Hayward offers a crucial reminder to the squishes lamenting the loss of their ability to conduct business as usual:
This is said to have “weakened” Boehner. The Tea Party and conservative stalwarts in the House are told they’re “embarrassing” or “killing” the Speaker. Jennifer Rubin of the Washington Post calls them the “burn-the-building-down set.”
This is a puzzling analysis, because it portrays the Tea Party as lunging out of the shadows to tackle an unsuspecting Boehner as he brings “the best deal he can get” to Capitol Hill. On the contrary, the people who oppose the Boehner bill are the most forthright, honest, and consistent American political movement in generations. They couldn’t have been more clear about the reasons they marched to the polls and sent all those new Republicans to Washington in 2010…and it was not to cut a deal that would reduce the deficit from $1.7 trillion to $1.697 trillion immediately, with the hope that if all of its unenforceable future promises are realized, we’ll get the deficit down to $1.689 trillion in a couple of years.
If the resistance Boehner is encountering has “embarrassed” him, that’s his fault. If he’s genuinely surprised by it, he should be embarrassed. Did he think all of the Tea Party’s passionate demands for fiscal sanity and smaller government were just empty rhetoric, and they really just wanted more people with (R) after their names sitting in Congress when the American system goes down in flames?
The entire premise of this deal-making process is flawed. Once again, Washington negotiates with itself, while the people who pay the bills are locked out of the process, and told they’re unreasonable extremists for sticking to their principles.
The first rule of making a deal is to bid high, so you can negotiate down to what you really wanted.
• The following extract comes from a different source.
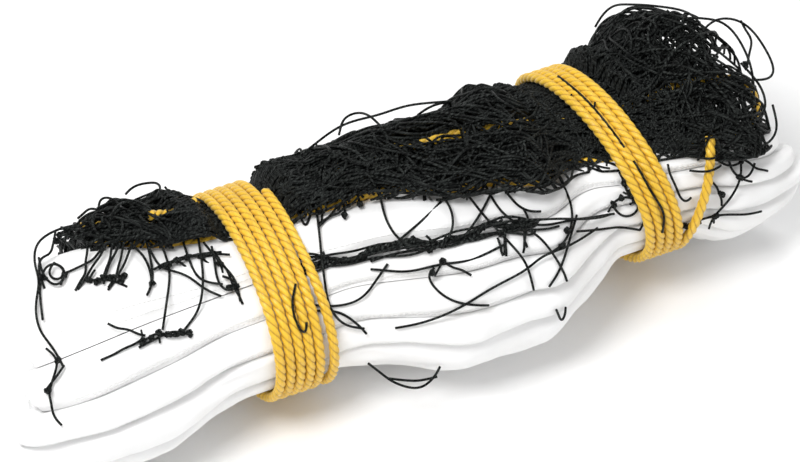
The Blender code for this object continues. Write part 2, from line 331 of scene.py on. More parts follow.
def soiling_group():
    """Blotches of handling dirt: a mask from 0, clean, to 1."""
    made, into, out = group(
        "soiling",
        [("Scale", "NodeSocketFloat", 9.0), ("Amount", "NodeSocketFloat", 0.5)],
        [("Mask", "NodeSocketFloat")],
    )
    place = made.nodes.new("ShaderNodeTexCoord").outputs["Object"]
    blotch = noise_at(made, place, into.outputs["Scale"], 5)
    ramp = made.nodes.new("ShaderNodeMapRange")
    ramp.inputs["From Min"].default_value = 0.45
    ramp.inputs["From Max"].default_value = 0.75
    made.links.new(blotch, ramp.inputs["Value"])
    mask = maths(made, "MULTIPLY", ramp.outputs[0], into.outputs["Amount"])
    made.links.new(mask, out.inputs["Mask"])
    return made


def weave_group():
    """A plain weave laid along the cloth's own directions: its height, from 0 to 1."""
    made, into, out = group(
        "plain_weave", [("Threads", "NodeSocketFloat", 1.0)], [("Height", "NodeSocketFloat")]
    )
    u, v = (maths(made, "MULTIPLY", axis, into.outputs["Threads"]) for axis in lay_axes(made))
    over = maths(made, "MULTIPLY", maths(made, "SINE", u), maths(made, "SINE", v))
    ribs = maths(made, "ABSOLUTE", maths(made, "SINE", maths(made, "MULTIPLY", u, 2.0)))
    over, ribs = maths(made, "MULTIPLY", over, 0.5), maths(made, "MULTIPLY", ribs, 0.3)
    made.links.new(maths(made, "ADD", over, ribs), out.inputs["Height"])
    return made


def strand_group():
    """Fibres that run along a twisted strand: a height, and a shade that changes from fibre to fibre, which
    the black twine stretches into painted glints.
    """
    made, into, out = group(
        "twisted_fibres",
        [
            ("Round", "NodeSocketFloat", 12.0),
            ("Along", "NodeSocketFloat", 0.3),
            ("Twist", "NodeSocketFloat", 0.3),
        ],
        [("Height", "NodeSocketFloat"), ("Shade", "NodeSocketFloat")],
    )
    across, along = lay_axes(made)
    turned = maths(made, "ADD", across, maths(made, "MULTIPLY", along, into.outputs["Twist"]))
    angle = maths(made, "MULTIPLY", turned, 2 * math.pi)
    join = made.nodes.new("ShaderNodeCombineXYZ")
    for socket, value, size in (
        (join.inputs[0], maths(made, "SINE", angle), "Round"),
        (join.inputs[1], maths(made, "COSINE", angle), "Round"),
        (join.inputs[2], along, "Along"),
    ):
        made.links.new(maths(made, "MULTIPLY", value, into.outputs[size]), socket)
    made.links.new(noise_at(made, join.outputs[0], 1.0, 2), out.inputs["Height"])
    made.links.new(noise_at(made, join.outputs[0], 0.33, 2), out.inputs["Shade"])
    return made


def groove_group():
    """The grooves between the three strands of a laid rope: a mask, 1 at a groove's bottom, which the rope
    and twine finishes use to paint shade into the grooves.
    """
    made, into, out = group(
        "laid_grooves", [("Twist", "NodeSocketFloat", 0.4)], [("Mask", "NodeSocketFloat")]
    )
    across, along = lay_axes(made)
    turned = maths(made, "ADD", across, maths(made, "MULTIPLY", along, into.outputs["Twist"]))
    within = maths(made, "FRACT", maths(made, "MULTIPLY", turned, 3.0))
    from_middle = maths(made, "SUBTRACT", maths(made, "MULTIPLY", within, 2.0), 1.0)
    side = maths(made, "ABSOLUTE", from_middle)
    made.links.new(maths(made, "POWER", side, 6.0), out.inputs["Mask"])
    return made


GROUPS = {}


def use_group(tree, maker, **values):
    """A node of the maker's group with the given inputs. Each group is made once."""
    if maker.__name__ not in GROUPS:
        GROUPS[maker.__name__] = maker()
    node = tree.nodes.new("ShaderNodeGroup")
    node.node_tree = GROUPS[maker.__name__]
    for name, value in values.items():
        node.inputs[name].default_value = value
    return node


def new_finish(name, roughness):
    made = bpy.data.materials.new(name)
    made.use_nodes = True
    shader = made.node_tree.nodes["Principled BSDF"]
    shader.inputs["Roughness"].default_value = roughness
    return made, made.node_tree, shader


def mixed(tree, share, first, second):
    """The colour a share of the way from the first to the second."""
    node = tree.nodes.new("ShaderNodeMix")
    node.data_type = "RGBA"
    tree.links.new(share, node.inputs["Factor"])
    for socket, value in ((node.inputs[6], first), (node.inputs[7], second)):
        if isinstance(value, bpy.types.NodeSocket):
            tree.links.new(value, socket)
        else:
            socket.default_value = (*value, 1)
    return node.outputs[2]


def raised(tree, shader, height, strength, distance):
    bump = tree.nodes.new("ShaderNodeBump")
    bump.inputs["Strength"].default_value = strength
    bump.inputs["Distance"].default_value = distance
    tree.links.new(height, bump.inputs["Height"])
    tree.links.new(bump.outputs[0], shader.inputs["Normal"])


def tape_finish():
    made, tree, shader = new_finish("white_tape", 0.62)
    soil = use_group(tree, soiling_group, Scale=14.0, Amount=0.35)
    tree.links.new(
        mixed(tree, soil.outputs["Mask"], (0.90, 0.90, 0.90), (0.80, 0.785, 0.76)),
        shader.inputs["Base Color"],
    )
    weave = use_group(tree, weave_group, Threads=1.0)
    raised(tree, shader, weave.outputs["Height"], 0.35, 0.00025)
    shader.inputs["Sheen Weight"].default_value = 0.25
    shader.inputs["Sheen Roughness"].default_value = 0.5
    return made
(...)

The acolytes of the monster State are very good at that, and they can rely on support from a media apparatus that will never describe their sky-high opening demands as “extremist” or “radical”. How were the people who just want a balanced budget to follow suit, especially when Washington regards the very concept of a balanced budget as ridiculous pie-in-the-sky extremism, barely worthy of discussion?
We started with the statists demanding that the national debt be doubled in 10 years. Conservatives said they want to balance the budget, which will prevent the debt from growing at all. “Oh, no, that’s insane,” they were told. “You extremist wingnuts have to compromise.” Well, the “compromise” turns out to be increasing the national debt by 90%. That’s how it always works. That’s why we’re cruising into fiscal collapse, and nobody seems able to take Washington off auto-pilot.
Lots more, including a very damned pointed question for Charles Krauthammer: “Exactly what part of the Obama experiment are we “containing?” No fooling’. Read all of it. The “burn the building down set?” Count me in. Some buildings need burning down; they’re beyond fixing, and must instead be leveled and replaced.